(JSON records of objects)
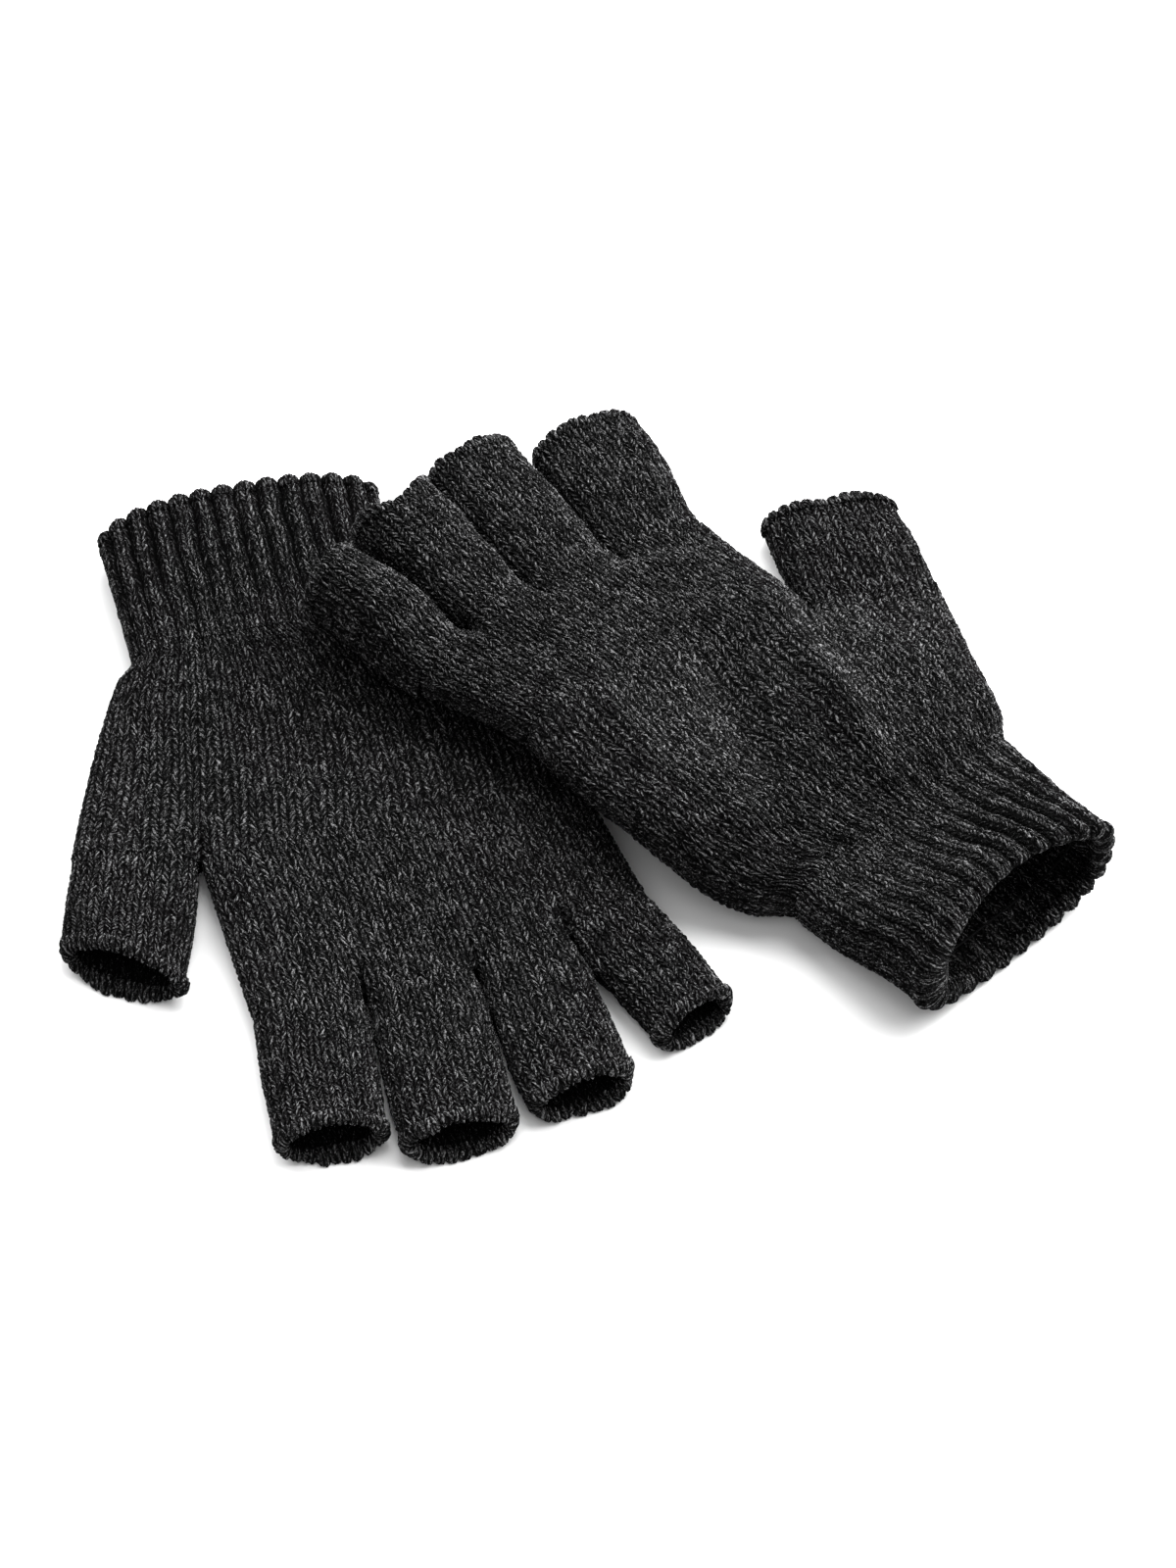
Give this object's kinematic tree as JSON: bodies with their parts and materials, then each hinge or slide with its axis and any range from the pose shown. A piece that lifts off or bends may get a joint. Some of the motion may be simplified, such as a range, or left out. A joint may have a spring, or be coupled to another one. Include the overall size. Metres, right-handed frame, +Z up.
{
  "type": "fingerless gloves",
  "caption": "Pair of plain-knit fingerless gloves with ribbed cuffs and open, curled stall ends; one lies flat and the other lies across its little-finger side.",
  "frame": {"origin": "on the table, at the middle of the pair's footprint", "axes": "+Z up; +X to the right and +Y away, as the pair is seen from the lower glove's fingertips"},
  "size_m": [0.2506, 0.2158, 0.0335],
  "materials": {
    "plain_knit": "charcoal marl plain knit, matt with a soft fuzz",
    "rib_knit": "charcoal marl one-by-one rib, matt",
    "curled_edge": "charcoal marl bound-off row, curled",
    "turned_edge": "charcoal marl turned starting row, scalloped",
    "elastic_thread": "black covered elastic thread"
  },
  "bodies": {
    "lower_hand": {"lower_palm": "plain_knit", "lower_knuckles": "plain_knit", "lower_cuff_rib": "rib_knit", "lower_cuff_edge": "turned_edge", "lower_cuff_elastic": "elastic_thread"},
    "lower_index": {"lower_index": "plain_knit", "lower_index_edge": "curled_edge"},
    "lower_middle": {"lower_middle": "plain_knit", "lower_middle_edge": "curled_edge"},
    "lower_ring": {"lower_ring": "plain_knit", "lower_ring_edge": "curled_edge"},
    "lower_little": {"lower_little": "plain_knit", "lower_little_edge": "curled_edge"},
    "lower_thumb": {"lower_thumb": "plain_knit", "lower_thumb_edge": "curled_edge"},
    "upper_hand": {"upper_palm": "plain_knit", "upper_knuckles": "plain_knit"},
    "upper_cuff": {"upper_cuff_rib": "rib_knit", "upper_cuff_edge": "turned_edge", "upper_cuff_elastic": "elastic_thread"},
    "upper_index": {"upper_index": "plain_knit", "upper_index_edge": "curled_edge"},
    "upper_middle": {"upper_middle": "plain_knit", "upper_middle_edge": "curled_edge"},
    "upper_ring": {"upper_ring": "plain_knit", "upper_ring_edge": "curled_edge"},
    "upper_little": {"upper_little": "plain_knit", "upper_little_edge": "curled_edge"},
    "upper_thumb": {"upper_thumb": "plain_knit", "upper_thumb_edge": "curled_edge"}
  },
  "joints": [
    {"name": "lower_index_fold", "type": "hinge", "parent": "lower_hand", "child": "lower_index", "pos_m": [-0.06596, -0.06587, 0.011], "axis": [-0.9848, -0.1736, 0], "range_deg": [0, 90]},
    {"name": "lower_middle_fold", "type": "hinge", "parent": "lower_hand", "child": "lower_middle", "pos_m": [-0.03945, -0.06001, 0.011], "axis": [-0.9659, -0.2588, 0], "range_deg": [0, 90]},
    {"name": "lower_ring_fold", "type": "hinge", "parent": "lower_hand", "child": "lower_ring", "pos_m": [-0.0152, -0.05175, 0.011], "axis": [-0.9205, -0.3907, 0], "range_deg": [0, 90]},
    {"name": "lower_little_fold", "type": "hinge", "parent": "lower_hand", "child": "lower_little", "pos_m": [0.00492, -0.04053, 0.011], "axis": [-0.809, -0.5878, 0], "range_deg": [0, 90]},
    {"name": "lower_thumb_fold", "type": "hinge", "parent": "lower_hand", "child": "lower_thumb", "pos_m": [-0.10823, -0.02534, 0.011], "axis": [-0.9986, 0.0523, 0], "range_deg": [0, 90]},
    {"name": "upper_lift", "type": "slide", "parent": "lower_hand", "child": "upper_hand", "axis": [0, 0, 1], "range_m": [0, 0.1]},
    {"name": "upper_cuff_fold", "type": "hinge", "parent": "upper_hand", "child": "upper_cuff", "pos_m": [0.0739, -0.0176, 0.017], "axis": [-0.7373, -0.6756, 0], "range_deg": [0, 60]},
    {"name": "upper_index_fold", "type": "hinge", "parent": "upper_hand", "child": "upper_index", "pos_m": [0.01752, 0.06676, 0.01568], "axis": [0.8537, 0.5028, -0.1357], "range_deg": [0, 90]},
    {"name": "upper_middle_fold", "type": "hinge", "parent": "upper_hand", "child": "upper_middle", "pos_m": [-0.00433, 0.05264, 0.02324], "axis": [0.8066, 0.5753, -0.1357], "range_deg": [0, 90]},
    {"name": "upper_ring_fold", "type": "hinge", "parent": "upper_hand", "child": "upper_ring", "pos_m": [-0.02187, 0.03836, 0.02883], "axis": [0.7187, 0.682, -0.1357], "range_deg": [0, 90]},
    {"name": "upper_little_fold", "type": "hinge", "parent": "upper_hand", "child": "upper_little", "pos_m": [-0.03481, 0.02303, 0.02898], "axis": [0.5468, 0.8262, -0.1357], "range_deg": [0, 90]},
    {"name": "upper_thumb_fold", "type": "hinge", "parent": "upper_hand", "child": "upper_thumb", "pos_m": [0.06855, 0.05202, 0.01107], "axis": [0.9537, 0.3007, 0], "range_deg": [0, 90]}
  ]
}
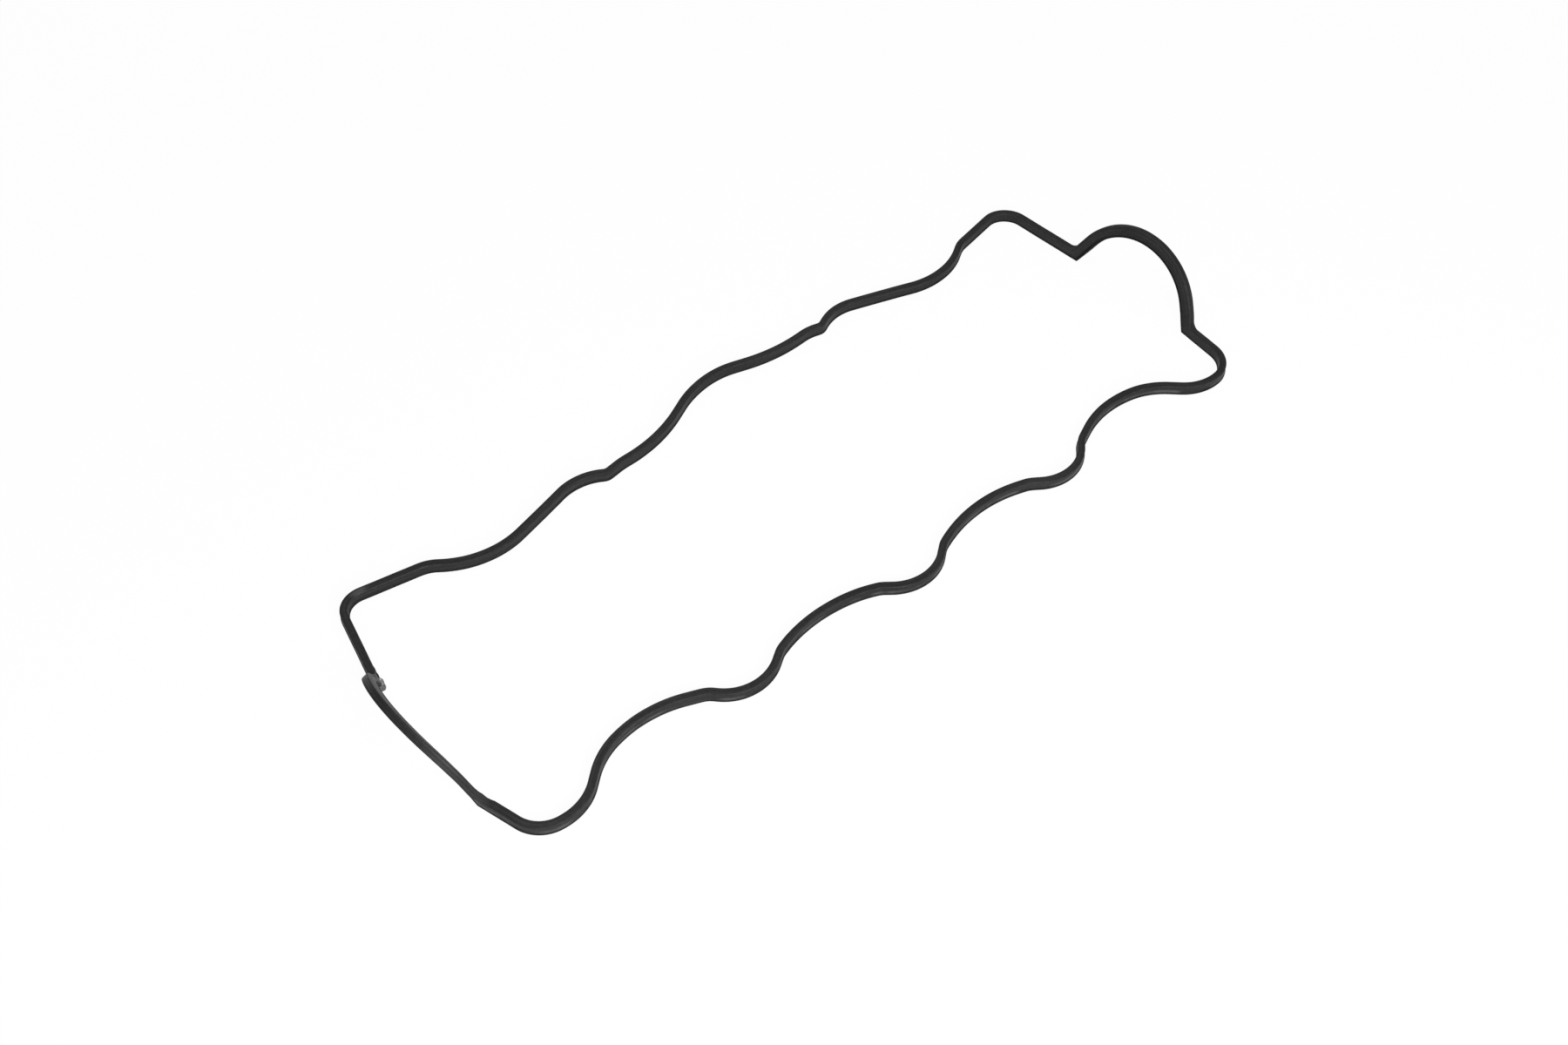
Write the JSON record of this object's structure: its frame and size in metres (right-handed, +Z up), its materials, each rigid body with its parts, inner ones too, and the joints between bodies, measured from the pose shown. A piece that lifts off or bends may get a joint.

The request:
Print the records once more, exactly as they were given.

Output of the exercise:
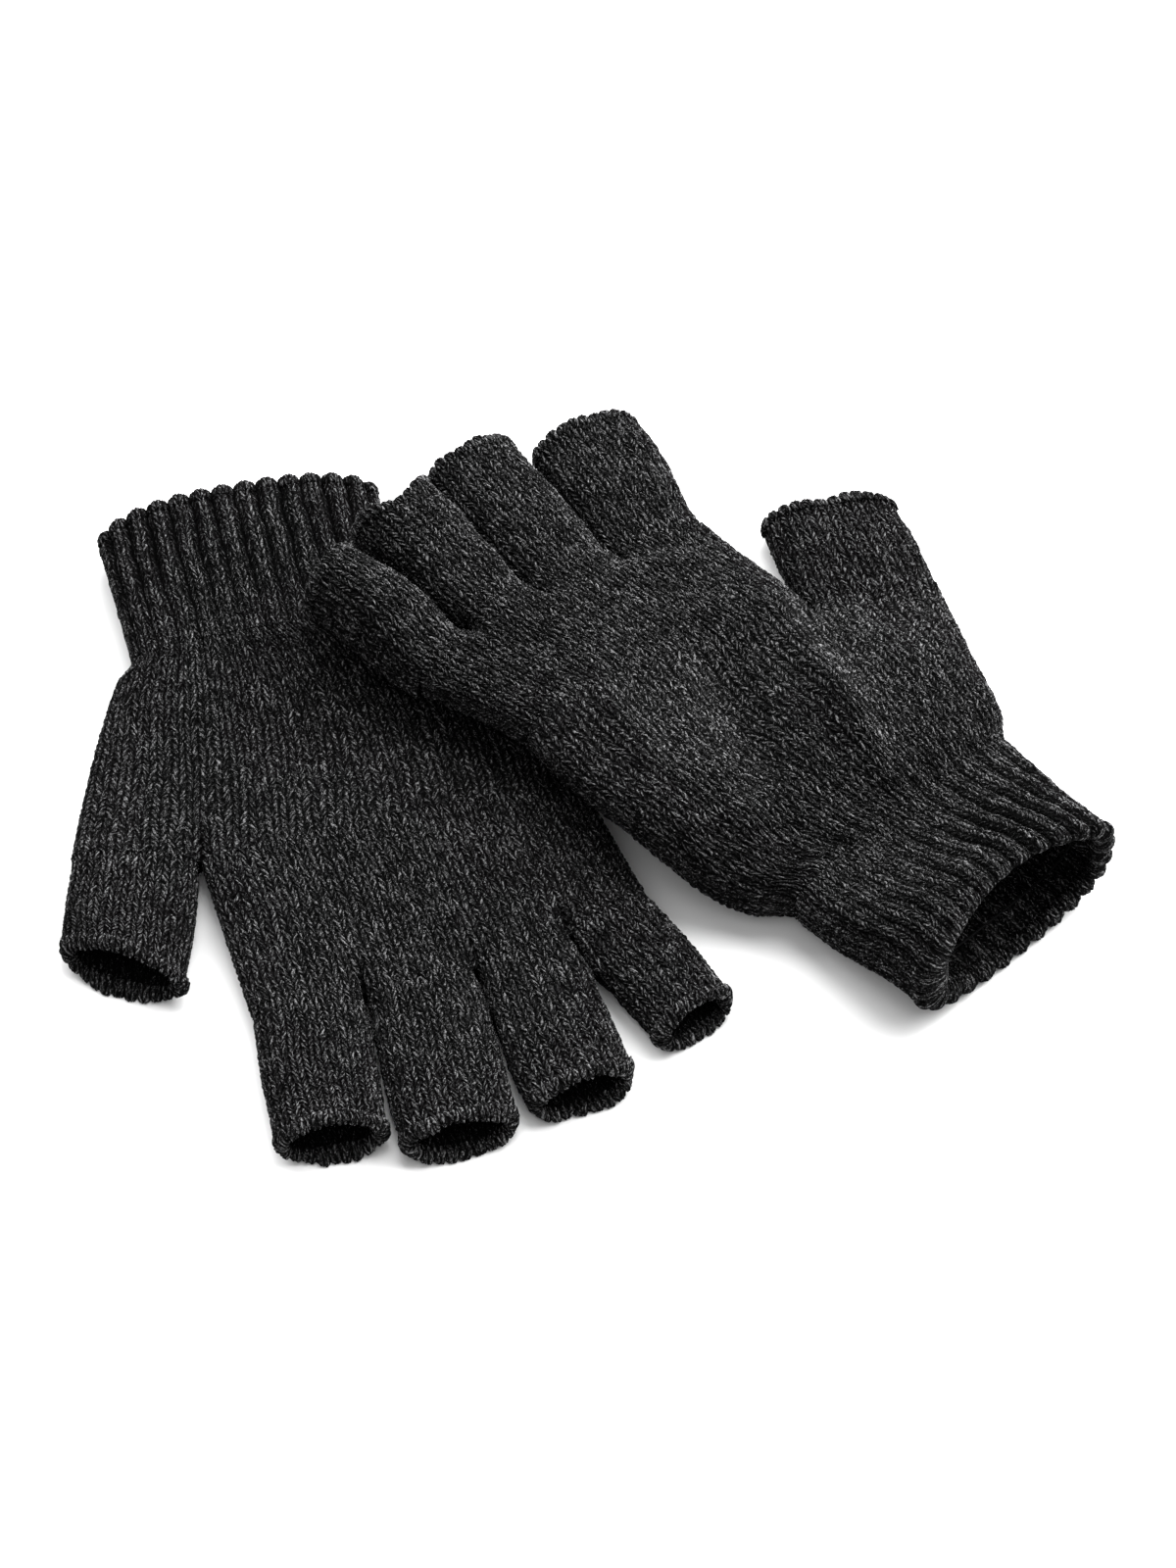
Give this object's kinematic tree as JSON: bodies with their parts and materials, then each hinge or slide with its axis and any range from the pose shown. A piece that lifts off or bends may get a joint. Some of the motion may be simplified, such as a range, or left out. A joint may have a spring, or be coupled to another one. Include the overall size. Metres, right-handed frame, +Z up.
{
  "type": "fingerless gloves",
  "caption": "Pair of plain-knit fingerless gloves with ribbed cuffs and open, curled stall ends; one lies flat and the other lies across its little-finger side.",
  "frame": {"origin": "on the table, at the middle of the pair's footprint", "axes": "+Z up; +X to the right and +Y away, as the pair is seen from the lower glove's fingertips"},
  "size_m": [0.2506, 0.2158, 0.0335],
  "materials": {
    "plain_knit": "charcoal marl plain knit, matt with a soft fuzz",
    "rib_knit": "charcoal marl one-by-one rib, matt",
    "curled_edge": "charcoal marl bound-off row, curled",
    "turned_edge": "charcoal marl turned starting row, scalloped",
    "elastic_thread": "black covered elastic thread"
  },
  "bodies": {
    "lower_hand": {"lower_palm": "plain_knit", "lower_knuckles": "plain_knit", "lower_cuff_rib": "rib_knit", "lower_cuff_edge": "turned_edge", "lower_cuff_elastic": "elastic_thread"},
    "lower_index": {"lower_index": "plain_knit", "lower_index_edge": "curled_edge"},
    "lower_middle": {"lower_middle": "plain_knit", "lower_middle_edge": "curled_edge"},
    "lower_ring": {"lower_ring": "plain_knit", "lower_ring_edge": "curled_edge"},
    "lower_little": {"lower_little": "plain_knit", "lower_little_edge": "curled_edge"},
    "lower_thumb": {"lower_thumb": "plain_knit", "lower_thumb_edge": "curled_edge"},
    "upper_hand": {"upper_palm": "plain_knit", "upper_knuckles": "plain_knit"},
    "upper_cuff": {"upper_cuff_rib": "rib_knit", "upper_cuff_edge": "turned_edge", "upper_cuff_elastic": "elastic_thread"},
    "upper_index": {"upper_index": "plain_knit", "upper_index_edge": "curled_edge"},
    "upper_middle": {"upper_middle": "plain_knit", "upper_middle_edge": "curled_edge"},
    "upper_ring": {"upper_ring": "plain_knit", "upper_ring_edge": "curled_edge"},
    "upper_little": {"upper_little": "plain_knit", "upper_little_edge": "curled_edge"},
    "upper_thumb": {"upper_thumb": "plain_knit", "upper_thumb_edge": "curled_edge"}
  },
  "joints": [
    {"name": "lower_index_fold", "type": "hinge", "parent": "lower_hand", "child": "lower_index", "pos_m": [-0.06596, -0.06587, 0.011], "axis": [-0.9848, -0.1736, 0], "range_deg": [0, 90]},
    {"name": "lower_middle_fold", "type": "hinge", "parent": "lower_hand", "child": "lower_middle", "pos_m": [-0.03945, -0.06001, 0.011], "axis": [-0.9659, -0.2588, 0], "range_deg": [0, 90]},
    {"name": "lower_ring_fold", "type": "hinge", "parent": "lower_hand", "child": "lower_ring", "pos_m": [-0.0152, -0.05175, 0.011], "axis": [-0.9205, -0.3907, 0], "range_deg": [0, 90]},
    {"name": "lower_little_fold", "type": "hinge", "parent": "lower_hand", "child": "lower_little", "pos_m": [0.00492, -0.04053, 0.011], "axis": [-0.809, -0.5878, 0], "range_deg": [0, 90]},
    {"name": "lower_thumb_fold", "type": "hinge", "parent": "lower_hand", "child": "lower_thumb", "pos_m": [-0.10823, -0.02534, 0.011], "axis": [-0.9986, 0.0523, 0], "range_deg": [0, 90]},
    {"name": "upper_lift", "type": "slide", "parent": "lower_hand", "child": "upper_hand", "axis": [0, 0, 1], "range_m": [0, 0.1]},
    {"name": "upper_cuff_fold", "type": "hinge", "parent": "upper_hand", "child": "upper_cuff", "pos_m": [0.0739, -0.0176, 0.017], "axis": [-0.7373, -0.6756, 0], "range_deg": [0, 60]},
    {"name": "upper_index_fold", "type": "hinge", "parent": "upper_hand", "child": "upper_index", "pos_m": [0.01752, 0.06676, 0.01568], "axis": [0.8537, 0.5028, -0.1357], "range_deg": [0, 90]},
    {"name": "upper_middle_fold", "type": "hinge", "parent": "upper_hand", "child": "upper_middle", "pos_m": [-0.00433, 0.05264, 0.02324], "axis": [0.8066, 0.5753, -0.1357], "range_deg": [0, 90]},
    {"name": "upper_ring_fold", "type": "hinge", "parent": "upper_hand", "child": "upper_ring", "pos_m": [-0.02187, 0.03836, 0.02883], "axis": [0.7187, 0.682, -0.1357], "range_deg": [0, 90]},
    {"name": "upper_little_fold", "type": "hinge", "parent": "upper_hand", "child": "upper_little", "pos_m": [-0.03481, 0.02303, 0.02898], "axis": [0.5468, 0.8262, -0.1357], "range_deg": [0, 90]},
    {"name": "upper_thumb_fold", "type": "hinge", "parent": "upper_hand", "child": "upper_thumb", "pos_m": [0.06855, 0.05202, 0.01107], "axis": [0.9537, 0.3007, 0], "range_deg": [0, 90]}
  ]
}
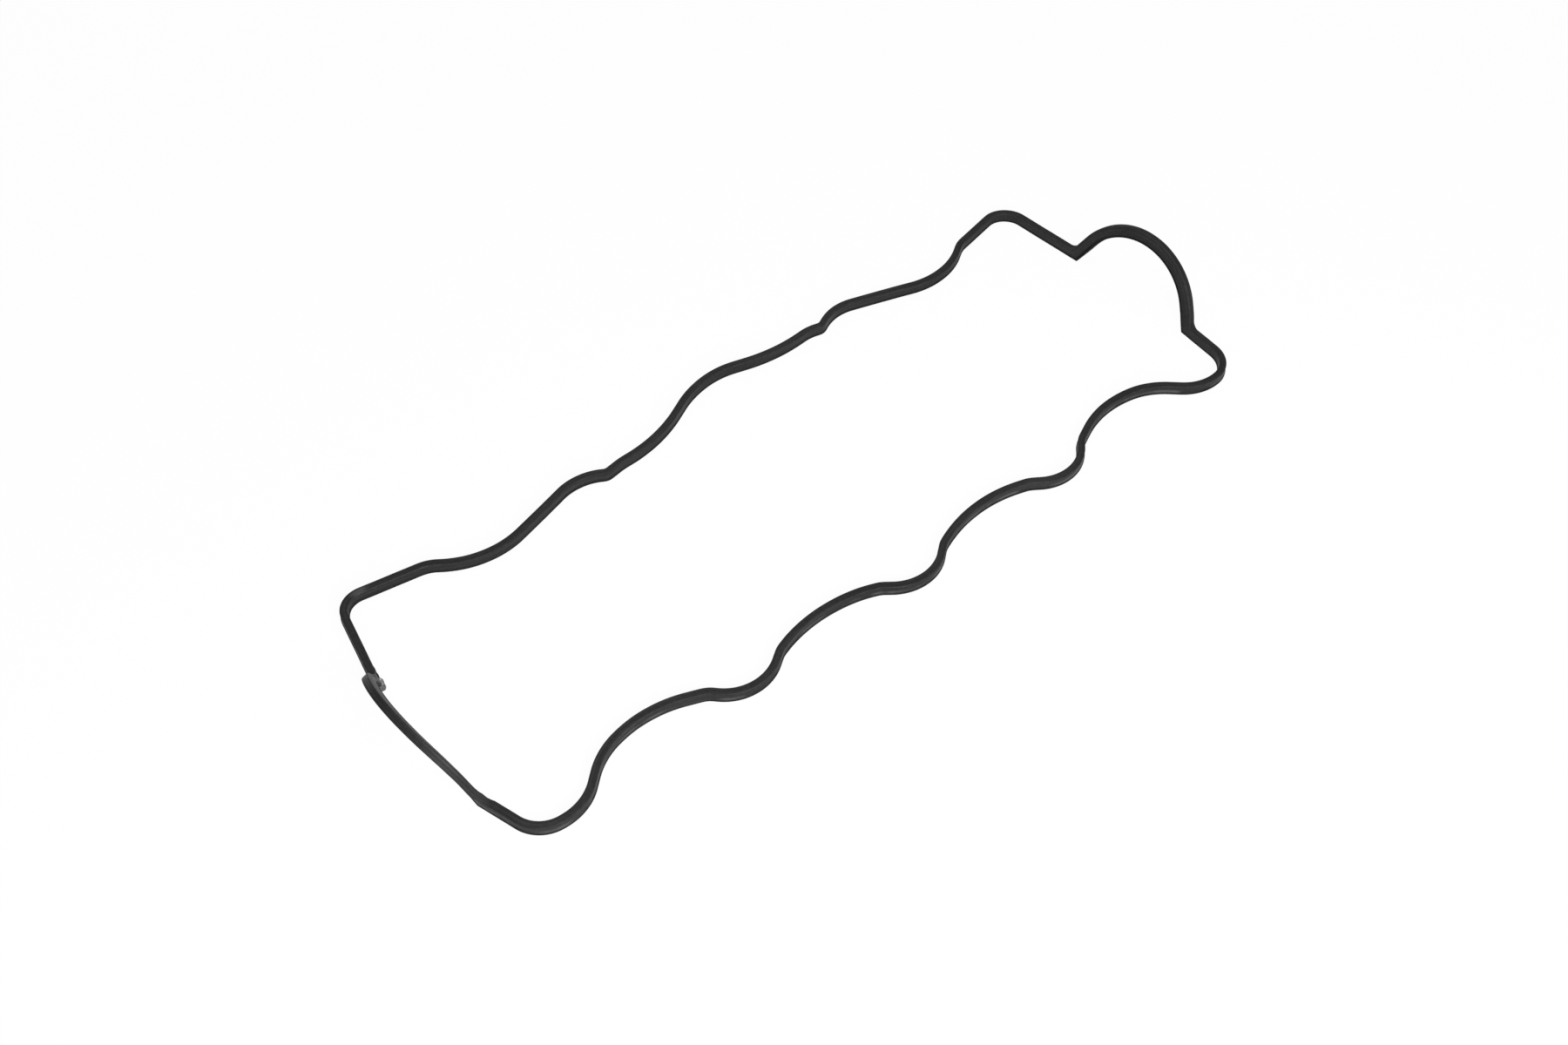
Write the JSON record of this object's structure: its frame and size in metres (right-handed, +Z up), its materials, each rigid body with its parts, inner ones too, and the joints between bodies, measured from the pose shown. A piece that lifts off or bends may get a joint.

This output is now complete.